In Advapay’s case, this functionality includes an OTP/MAC generator. OTP means one-time password, while MAC is used to confirm and authorise specific operations. This helps reduce the risk of unauthorised access and payment fraud.
For fintech companies, strong authentication is not only about security. It also supports customer trust, regulatory expectations, and safer digital operations.
Ready Integrations
A fintech business rarely operates in isolation. It needs connections to banks, payment providers, card processors, KYC vendors, AML tools, FX providers, crypto services, accounting systems, and other technology partners.
Ready-made integrations can significantly reduce launch time. Instead of building every connection from the beginning, a fintech company can use existing integrations to accelerate implementation and expand its product offering.

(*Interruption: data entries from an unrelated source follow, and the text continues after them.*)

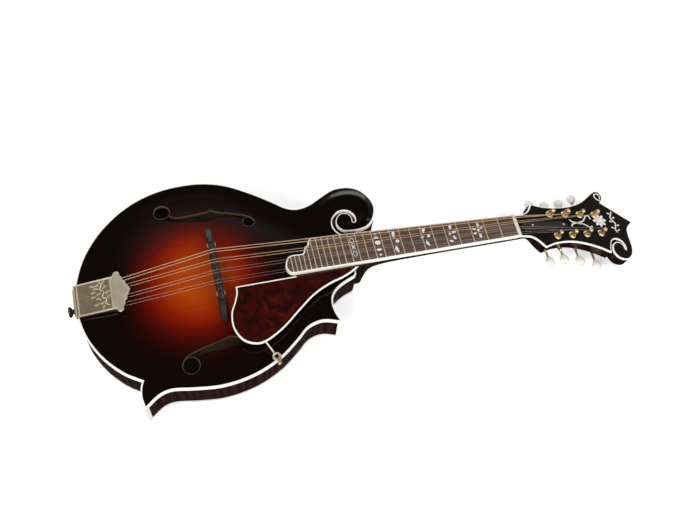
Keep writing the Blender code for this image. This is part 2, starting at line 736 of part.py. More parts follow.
# ---------------------------------------------------------------- bridge and tailpiece
def build_bridge(mats):
    x = -BRIDGE_TO_NUT
    half = BRIDGE_WIDTH / 2
    bottom = [(y, TOP_ARCH * dome(x - half, abs(y)) + 0.35) for y in np.linspace(-58, 58, 15)]
    top = [(58, 11.2), (52, 12.6), (37, 19.2), (-37, 19.2), (-52, 12.6), (-58, 11.2)]
    base = add("bridge_base", slab([bottom + top], x - half, x + half, "YZ"), RIM, mats["ebony"])
    sides = (("bass", 30.0), ("treble", -30.0))
    cut(base, joined([rod(1.75, 13, 25, (x, y)) for _, y in sides]))
    low, high = SADDLE_BOTTOM, SADDLE_TOP - 0.05
    crest = [
        (x - 3.8, low), (x + 3.8, low), (x + 3.6, high - 0.85), (x + 0.6, high), (x - 0.6, high),
        (x - 3.6, high - 1.65),
    ]
    outline = [(-38, low), (38, low), (38, 27), (33, 28.6), (26, 31), (-26, 31), (-33, 28.6), (-38, 27)]
    saddle = add("bridge_saddle", slab([outline], x - 6, x + 6, "YZ"), RIM, mats["ebony"])
    keep(saddle, slab([crest], -50, 50, "XZ"))
    cut(saddle, joined([rod(1.75, 20, 40, (x, y)) for _, y in sides]))
    wheel = finished(
        slab([[polar((0, 0), 5 - 0.35 * (k % 2), 15 * k) for k in range(24)]], -1.1, 1.1),
        ("DIFFERENCE", rod(1.75, -5, 5)),
    )
    for name, y in sides:
        add(f"bridge_post_{name}", rod(1.5, 14, 28.4, (0, 0)), RIM, mats["brass"], (x, y, 0))
        add(f"thumbwheel_{name}", wheel, RIM, mats["brass"], (x, y, 22.7))


def cover_outline():
    """The tailpiece cover from above: a straight plate with an ornamental front."""
    half = [
        (-512.4, 19.2), (-469.6, 19.6), (-467.6, 20.7), (-466.9, 22.8), (-465, 24.1), (-462.5, 24), (-460.6, 22.5),
        (-460.2, 20.4), (-460.4, 18.6), (-459, 17.2), (-457.8, 15), (-457.8, 13), (-456, 11.4), (-454.8, 9.2),
        (-455, 7.4), (-453.2, 5.8), (-452.6, 3.6), (-451.6, 1.6), (-450.7, 0.6),
    ]
    return [*half, *((x, -y) for x, y in half[::-1])][::-1]


def tilted(mesh, x, z, pitch):
    place = Matrix.Translation((x * MM, 0, z * MM))
    mesh.transform(place @ Matrix.Rotation(math.radians(pitch), 4, "Y") @ place.inverted())
    return mesh


def build_tailpiece(mats):
    tilt = -7.4
    shell = tilted(slab([cover_outline()], 3.6, 4.5), -512, 3.6, tilt)
    for side in (-1, 1):
        edges = sorted((side * 18.2, side * 19.2))
        flange = tilted(box((-512, edges[0], 1.2), (-470, edges[1], 4.0)), -512, 3.6, tilt)
        shell = finished(shell, ("UNION", flange))
    rear = tilted(box((-512.4, -19, 2.0), (-511.4, 19, 4.0)), -512, 3.6, tilt)
    cover = add("tailpiece_cover", shell, RIM, mats["nickel"])
    unite(cover, rear)
    bed = tilted(slab([[(-512.9, -17), (-468, -17.6), (-468, 17.6), (-512.9, 17)]], 0.5, 1.4), -512, 0.5, -2.9)
    drop = [(-14, 1.2), (-16.6, 0.6), (-9, -32), (9, -32), (16.6, 0.6), (14, 1.2)]
    hanger = slab([drop], -513.8, -512.7, "YZ")
    hooks = [
        box((HOOK[0] - 1.6, side * y - 0.7, 1.8), (HOOK[0] - 0.7, side * y + 0.7, 5.3))
        for y in STRING_AT_TAIL for side in (-1, 1)
    ]
    frame = finished(bed, ("UNION", hanger), ("UNION", joined(hooks)))
    base = add("tailpiece_base", frame, RIM, mats["nickel"])
    cut(base, rod(3.9, -520, -500, (0, END_PIN_Z), "X"))
    profile = [
        (0, 8.6), (5.6, 8.6), (6.2, 7.4), (5.6, 5.4), (3, 4.2), (2.6, 2.6), (3.4, 0.2), (3.4, -20), (0, -20),
    ]
    pin = turned(profile)
    pin.transform(Matrix.Rotation(-math.pi / 2, 4, "Y"))
    add("end_pin", pin, RIM, mats["ebony"], (-514.2, 0, END_PIN_Z))


# ---------------------------------------------------------------- pickguard
def wire(route, radius):
    """A round wire through a few points."""
    curve = bpy.data.curves.new("wire", "CURVE")
    curve.dimensions = "3D"
    curve.bevel_depth = radius
    curve.bevel_resolution = 1
    curve.use_fill_caps = True
    spline = curve.splines.new("POLY")
    spline.points.add(len(route) - 1)
    for point, place in zip(spline.points, route):
        point.co = (*place, 1)
    return curve


def sideways(mesh):
    """A mesh drawn along X, moved to the bracket's screw and turned to point out of the rim."""
    place = Matrix.Translation([MM * value for value in (*CLAMP_CENTRE, CLAMP_SCREW_Z)])
    mesh.transform(place @ Matrix.Rotation(math.atan2(CLAMP_OUT[1], CLAMP_OUT[0]), 4, "Z"))
    return mesh


def build_guard(mats):
    path = chain(GUARD_STRAIGHT, smooth([*GUARD_CURVE, GUARD_STRAIGHT[0]]))
    loop = [(x - GUARD_FRAME[0], y) for x, y in path]
    add("pickguard", slab([loop], -GUARD_THICK, 0), GUARD, mats["tortoise"])
    centre = np.array(CLAMP_CENTRE)
    top = CLAMP_TOP - CLAMP_SCREW_Z
    window = [polar(centre, 2.4, 90 * k - 17.6) for k in range(4)]
    ring = slab([circle(centre, 4.8, 14), window], CLAMP_TOP - 1.6, CLAMP_TOP)
    hook = [(3.4, top - 1.6), (4.35, top - 1.6), (4.35, 0), (5.75, 0), (5.75, top), (3.4, top)]
    lip = slab([hook], -2.4, 2.4, "XZ")
    bends = [(-324, -85, 14.2), (-321.5, -89, 14.2), (-314, -100.6, 5.2), (-312.6, -102.8, 1.7)]
    arm = tidy(curve_mesh(wire(bends, 1.0)))
    bracket = finished(
        ring,
        ("UNION", sideways(lip)),
        ("UNION", sideways(rod(2.4, 4.35, 5.75, (0, 0), "X", 16))),
        ("UNION", arm),
        ("DIFFERENCE", sideways(rod(1.6, 3, 8, (0, 0), "X"))),
    )
    add("guard_bracket", bracket, RIM, mats["brass"])
    profile = [(0, 7.7), (1.6, 7.4), (2.5, 6.6), (2.5, 6.05), (1.3, 6.05), (1.3, 1.4), (0, 1.4)]
    add("guard_screw", sideways(turned(profile, 14, "X")), RIM, mats["brass"])


# ---------------------------------------------------------------- strings
def head_point(s, v, n):
    """A point on the headstock, in the rim's frame."""
    pitch = math.radians(HEAD_PITCH)
    return (
        HEAD_START[0] + s * math.cos(pitch) + n * math.sin(pitch),
        v,
        HEAD_START[1] - s * math.sin(pitch) + n * math.cos(pitch),
    )


def string_route(k, side, radius):
    """From the tailpiece hook over the saddle and the nut, and round the post."""
    coil = POST_RADIUS + 0.2 + radius
    s0 = POST_FIRST + k * POST_STEP
    v0 = side * (POST_SIDE - k * POST_TAPER)
    start = 5.0 + 2.6 * (k % 2)
    nut_z = board_height(0.7) + NUT_TOP + 0.08 + radius
    route = [
        (HOOK[0], side * STRING_AT_TAIL[k], HOOK[1]),
        (-BRIDGE_TO_NUT, side * STRING_AT_BRIDGE[k], SADDLE_TOP + radius),
        (0.7, side * STRING_AT_NUT[k], nut_z),
    ]
    for step in range(COIL_STEPS + 1):
        angle = math.radians(side * (45 * step - 90))
        height = start - step / 8 * (2.2 * radius + 0.15)
        route.append(head_point(s0 + coil * math.cos(angle), v0 + coil * math.sin(angle), height))
    return route


def build_strings(mats):
    for number in range(8):
        side = 1 if number < 4 else -1
        k = number if side > 0 else 7 - number
        radius = STRING_RADII[number]
        curve = wire([[MM * v for v in place] for place in string_route(k, side, radius)], MM * radius)
        curve.materials.append(mats["bronze" if side > 0 else "steel"])
        made = bpy.data.objects.new(f"string_{number + 1}", curve)
        PARTS.objects.link(made)
        made.parent = RIM


# ---------------------------------------------------------------- build
for old in list(bpy.data.objects):
    bpy.data.objects.remove(old)
PARTS = bpy.data.collections.new("mandolin")
CUTTERS = bpy.data.collections.new("cutters")
CUTTERS.hide_render = True
bpy.context.scene.collection.children.link(PARTS)
bpy.context.scene.collection.children.link(CUTTERS)

RIM = empty("rim_frame", None, (BRIDGE_TO_NUT, 0, RIM_Z))
BOARD = empty("board_frame", RIM, (0, 0, BOARD_DROP), BOARD_PITCH)
HEAD = empty("head_frame", RIM, (HEAD_START[0], 0, HEAD_START[1]), HEAD_PITCH)
GUARD = empty("guard_frame", RIM, (GUARD_FRAME[0], 0, GUARD_FRAME[1]), GUARD_PITCH)

MATS = {
    "spruce": material("spruce", (0.42, 0.1, 0.02), 0.25),
    "maple": material("maple", (0.16, 0.05, 0.03), 0.25),
    "ivoroid": material("ivoroid", (0.85, 0.8, 0.68), 0.35),
    "rosewood": material("rosewood", (0.12, 0.06, 0.04), 0.5),
    "ebony": material("ebony", (0.02, 0.018, 0.016), 0.4),
    "bone": material("bone", (0.88, 0.85, 0.75), 0.4),
    "brass": material("brass", (0.75, 0.55, 0.25), 0.3, 1.0),
    "nickel": material("nickel", (0.6, 0.53, 0.42), 0.35, 1.0),
    "steel": material("steel", (0.6, 0.6, 0.6), 0.3, 1.0),
    "bronze": material("bronze", (0.7, 0.42, 0.25), 0.35, 1.0),
    "pearl": material("pearl", (0.8, 0.8, 0.76), 0.25),
    "tortoise": material("tortoise", (0.18, 0.02, 0.015), 0.2),
}

EDGE = plate_outline()
build_plates(EDGE, MATS)
build_rim(EDGE, MATS)
build_blocks(EDGE, MATS)
build_neck(MATS)
build_truss_rod(MATS)
build_headstock(MATS)
build_fretboard(MATS)
build_tuners(MATS)
build_bridge(MATS)
build_tailpiece(MATS)
build_guard(MATS)
build_strings(MATS)
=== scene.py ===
import math

import bmesh
import bpy
import numpy as np
from mathutils import Matrix, Vector
from mathutils.geometry import delaunay_2d_cdt


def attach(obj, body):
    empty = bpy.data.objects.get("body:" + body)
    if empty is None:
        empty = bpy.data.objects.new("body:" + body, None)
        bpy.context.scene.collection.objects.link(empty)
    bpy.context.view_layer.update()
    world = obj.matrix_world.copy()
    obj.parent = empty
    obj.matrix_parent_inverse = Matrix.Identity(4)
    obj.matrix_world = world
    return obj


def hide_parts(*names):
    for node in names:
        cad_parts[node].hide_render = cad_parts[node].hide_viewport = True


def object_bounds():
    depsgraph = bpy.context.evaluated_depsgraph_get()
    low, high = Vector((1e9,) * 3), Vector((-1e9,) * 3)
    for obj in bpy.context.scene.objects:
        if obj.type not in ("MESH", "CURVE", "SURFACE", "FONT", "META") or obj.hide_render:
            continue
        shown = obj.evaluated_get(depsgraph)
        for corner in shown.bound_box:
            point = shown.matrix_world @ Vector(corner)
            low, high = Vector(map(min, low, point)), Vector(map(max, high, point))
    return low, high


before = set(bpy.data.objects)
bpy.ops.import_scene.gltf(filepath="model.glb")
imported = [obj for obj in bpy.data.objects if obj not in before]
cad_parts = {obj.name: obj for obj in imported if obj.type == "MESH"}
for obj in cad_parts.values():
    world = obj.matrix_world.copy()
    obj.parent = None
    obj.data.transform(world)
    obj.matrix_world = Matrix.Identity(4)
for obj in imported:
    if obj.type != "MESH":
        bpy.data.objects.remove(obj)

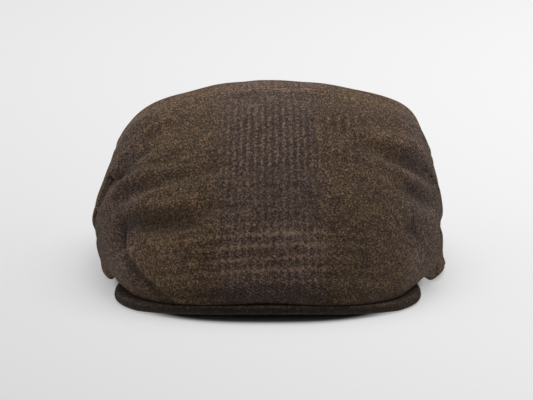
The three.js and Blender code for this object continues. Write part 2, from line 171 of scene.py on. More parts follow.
# ------------------------------------------------------------------ the cap's surface
def curve(rows, key, at):
    x = np.array([r[0] for r in rows], float)
    y = np.array([r[key] for r in rows], float)
    h = np.diff(x)
    d = np.diff(y) / h
    m = np.zeros_like(y)
    a, b, h0, h1 = d[:-1], d[1:], h[:-1], h[1:]
    w1, w2 = 2 * h1 + h0, h1 + 2 * h0
    ok = a * b > 0
    m[1:-1][ok] = (w1 + w2)[ok] / (w1[ok] / a[ok] + w2[ok] / b[ok])
    q = np.clip(at, x[0], x[-1])
    i = np.clip(np.searchsorted(x, q, side="right") - 1, 0, len(x) - 2)
    w = x[i + 1] - x[i]
    u = (q - x[i]) / w
    return (
        (1 + 2 * u) * (1 - u) ** 2 * y[i]
        + u * (1 - u) ** 2 * w * m[i]
        + u * u * (3 - 2 * u) * y[i + 1]
        + u * u * (u - 1) * w * m[i + 1]
    )


def peak_below(x):
    return PEAK_ARCH * np.maximum(0, 1 - (x / PEAK_ARCH_HALF) ** 2)


def section(angle):
    s, c = np.sin(angle), np.cos(angle)
    rs, zs = [np.zeros_like(s)], [np.full_like(s, CREST_HEIGHT)]
    for _, zF, zL, zR, zB, F, B, HL, HR, nF, nB in LEVELS:
        half = np.where(s < 0, HL, HR)
        long = np.where(c >= 0, F, B)
        n = np.where(c >= 0, nF, nB)
        side = (zL + zR) / 2 + (zR - zL) / 2 * s
        rs.append((np.abs(s / half) ** n + np.abs(c / long) ** n) ** (-1 / n))
        zs.append(side + (zF - side) * np.maximum(0, c) ** 2 + (zB - side) * np.maximum(0, -c) ** 2)
    deg = np.abs(np.degrees(np.arctan2(s, c)))
    w = 0.5 + 0.5 * np.clip(s * 6, -1, 1)
    r = curve(EDGE, 1, deg) * (1 - w) + curve(EDGE, 2, deg) * w
    u = np.clip((deg - LIFT_FROM) / (LIFT_TO - LIFT_FROM), 0, 1)
    rs.append(r)
    zs.append((peak_below((r - CLOTH) * s) + PEAK_THICK + PEAK_CLEAR) * (1 - u * u * (3 - 2 * u)))
    return np.stack(rs), np.stack(zs)


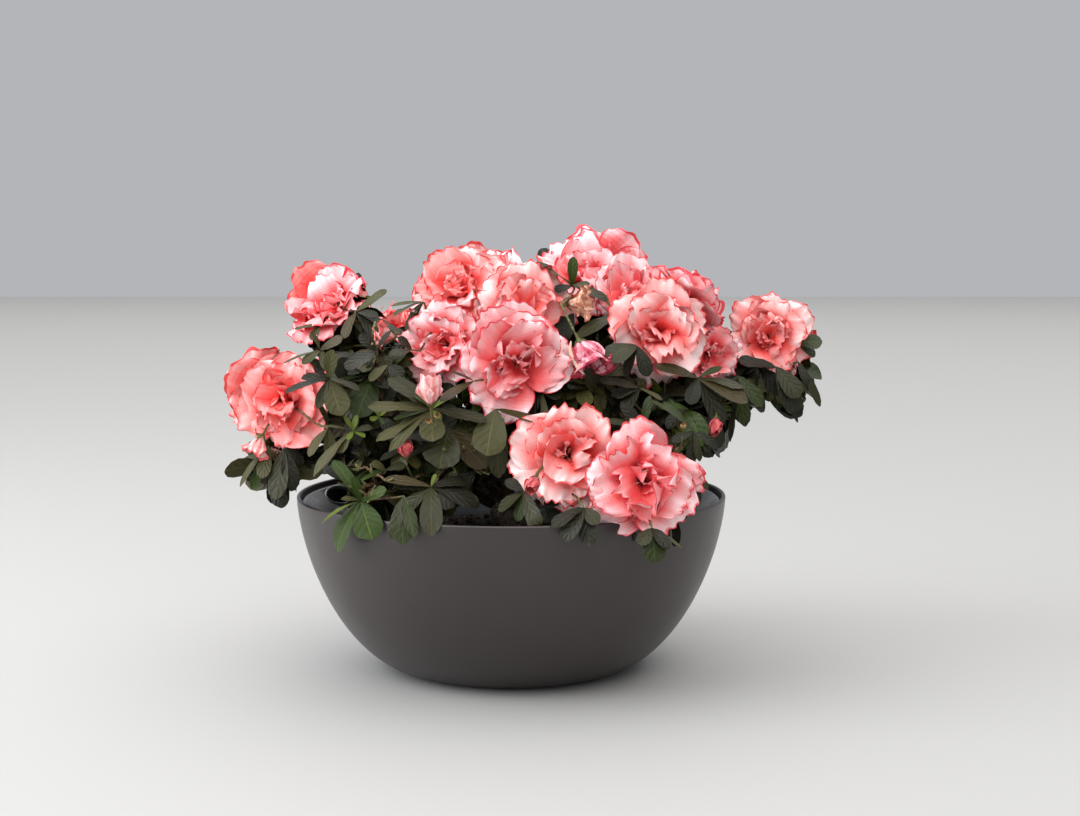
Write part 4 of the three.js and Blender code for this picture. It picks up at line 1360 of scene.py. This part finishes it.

This is especially important for businesses planning to add crypto payments, payment cards, currency exchange, and multiple payment methods.
Conclusion
Core banking software is one of the most important decisions for any fintech business. It affects daily operations, compliance, customer experience, product development, payment processing, accounting, security, and future scalability.
The right platform allows a company to launch current accounts, process payments, support currency exchange, manage crypto payments, issue cards, onboard customers, perform AML/KYC checks, provide white-label web and mobile banking applications, secure transactions with an OTP/MAC generator, and connect ready integrations.
For fintech founders, choosing the right core banking software is not just a technical decision. It is a strategic business decision that can determine how quickly the company launches, how efficiently it operates, and how successfully it scales.